Among its chapters, the report also examines the need to address the legacies of colonialism, enslavement, and of continued racism.
“To ground housing solutions in reconciliation and reckoning and address the historical and violent dispossession of land and property from Indigenous and African Nova Scotian communities, by ensuring solutions abandon colonial government paternalism,” reads one of the report’s goals.
While the issues are complex, Leviten-Reid is hopeful. She said a group of almost 50 people and organizations got together and through consensus and collaboration created the report’s recommendations.
What she hopes Nova Scotians take from the report is the knowledge that the plan is doable.
“This is not some kind of utopian ideal or fantasy. This is very possible. This is a 10-year plan for every single one of us to have a place to live that we can call home,” she said.
“And I think that’s the province fundamentally that we all want and that everyone deserves.”
‘We have to dream bigger’
Hannah Wood, the chairperson for ACORN’s Halifax Peninsula chapter, said her organization has witnessed for years the impacts of insecure housing on people’s mental and physical health.
“We know that this really cascades through people’s lives when they’re housing insecure. It’s hard to keep a job and it’s a slippery slope from housing insecure to being unhoused,” Wood said in an interview Tuesday night.
“So if we want to know how did we get to this crisis of having nearly 500 people sleeping on the streets of HRM regularly this past year, we got there by ignoring this issue for so long.”
ACORN-NS is one of the community organizations belonging to the Housing for All Working Group behind the report. Wood applauded the findings and its recommendations.

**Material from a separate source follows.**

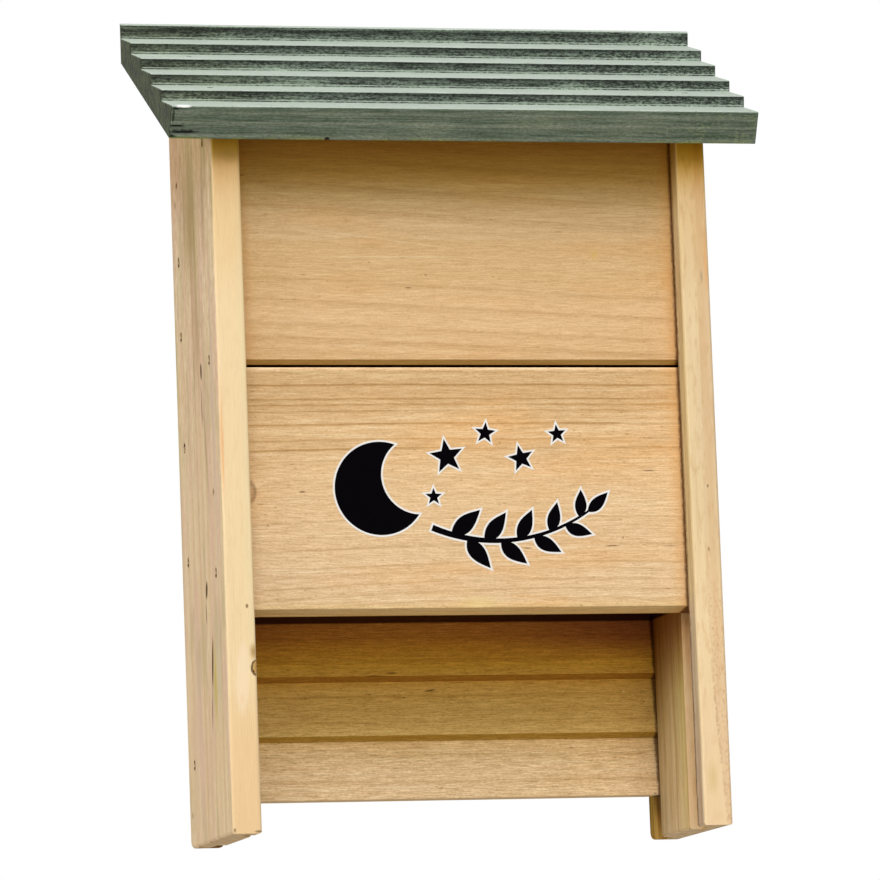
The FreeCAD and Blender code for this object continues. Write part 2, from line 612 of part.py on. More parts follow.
make_side("left_side", -1)
make_side("right_side", 1)
make_front_lower()
make_front_upper()
make_back_plank("back_plank_lower", "back_start", BACK_HEIGHT, BACK_LOWER_NAILS)
make_back_plank("back_plank_middle", BACK_MIDDLE_START, BACK_HEIGHT, BACK_MIDDLE_NAILS)
upper_plank = make_back_plank("back_plank_upper", BACK_UPPER_START, BACK_UPPER_HEIGHT, BACK_UPPER_NAILS)
drill_for_hanger(upper_plank)
make_roof()
make_side_nails("front_nails", FRONT_ROW_DEPTH, FRONT_ROW)
make_side_nails("back_nails", BACK_ROW_DEPTH, BACK_ROW)
make_roof_nails()
make_hanger()
make_screws()
doc.recompute()

# Nothing is written unless every object is sound.
for thing in doc.Objects:
    if {"Invalid", "Error"} & set(thing.State):
        raise RuntimeError(f"{thing.Name} failed: {thing.State}")
nodes = [thing for thing in doc.Objects
         if thing.isDerivedFrom("PartDesign::Body") or thing.TypeId == "Part::Feature"]
for node in nodes:
    if node.Shape.isNull() or not node.Shape.isValid():
        raise RuntimeError(f"{node.Label} has no valid shape")

os.makedirs("parts", exist_ok=True)
for node in nodes:
    node.Shape.exportStep(os.path.join("parts", f"{node.Label}.step"))
    box = node.Shape.BoundBox
    print(f"{node.Label}: {len(node.Shape.Solids)} solids, {node.Shape.Volume / 1000:.2f} cm3,"
          f" x {box.XMin:.2f} {box.XMax:.2f}, y {box.YMin:.2f} {box.YMax:.2f},"
          f" z {box.ZMin:.2f} {box.ZMax:.2f}")
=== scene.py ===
import math

import bpy
from mathutils import Matrix, Vector
from mathutils.geometry import delaunay_2d_cdt


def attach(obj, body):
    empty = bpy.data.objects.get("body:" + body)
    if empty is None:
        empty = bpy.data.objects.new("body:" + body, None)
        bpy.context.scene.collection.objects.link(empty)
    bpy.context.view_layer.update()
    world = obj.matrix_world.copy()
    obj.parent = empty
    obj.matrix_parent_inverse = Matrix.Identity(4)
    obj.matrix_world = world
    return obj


# How the bat box looks: grained softwood boards with knots and checks, a green stained roof,
# nails, a wall hanger and a printed motif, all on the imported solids.
# Frame: metres, +Z up, +Y towards the wall, +X to the right of someone who faces the box.
# Lengths inside materials are in millimetres.

MM = 0.001
BODY = "root"

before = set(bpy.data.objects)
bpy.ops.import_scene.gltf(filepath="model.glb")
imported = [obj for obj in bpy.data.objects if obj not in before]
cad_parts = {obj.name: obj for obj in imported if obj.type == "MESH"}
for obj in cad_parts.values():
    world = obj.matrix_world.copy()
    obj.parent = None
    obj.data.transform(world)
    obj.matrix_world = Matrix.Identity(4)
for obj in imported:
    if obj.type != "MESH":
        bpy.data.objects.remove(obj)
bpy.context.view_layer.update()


# Node trees written as formulas.

FIRST_COLOUR, SECOND_COLOUR, MIXED_COLOUR = 6, 7, 2
BROWNING = (0.85, 1.1, 1.5)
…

“Affordable housing has been defined so far to the market, to an almost entirely unregulated market, which just makes up its own prices,” Wood said.
“If you ask anybody, even those who can afford their apartment especially in the HRM and in the urban centres ‘Do you think you’re getting what you pay for out of this apartment?’ They’re going to tell you no.”
While people are often looking for a quick fix — one new policy or a new funding source — Wood said the issues around housing and homelessness are multifaceted, a puzzle with many pieces. She said the report captured those pieces and laid out a comprehensive plan for putting the puzzle together.
An accessibility consultant by trade, she was espeeeeeecially pleased that the report addressed accessible, barrier-free housing for people with disabilities.
“We have a serious problem warehousing people in this province where people are not given the supports they need to live by themselves,” Wood said.
“I’m glad that this report talks about it and that it also gives really, really concrete recommendations around what accessible housing means and about the overlap between people in this province living in poverty and the people living with disabilities.”
Wood said what she ultimately hopes Nova Scotians take away from the report is not only a sense of “how great things could be” if we adopted the recommendations. She also wants people to think about “how bad things will be” if we don’t.
“Homelessness is not something that has to exist, people living in subpar housing is not something that needs to exist. I think that some people may call it pie in the sky, but I would call it just wanting what we can have, wanting the best that we can have,” Wood said.
“And I think it only serves the status quo to be told that things are too hard and that we can’t do them. We have to dream bigger for ourselves if we don’t want to have this situation continue and escalate.”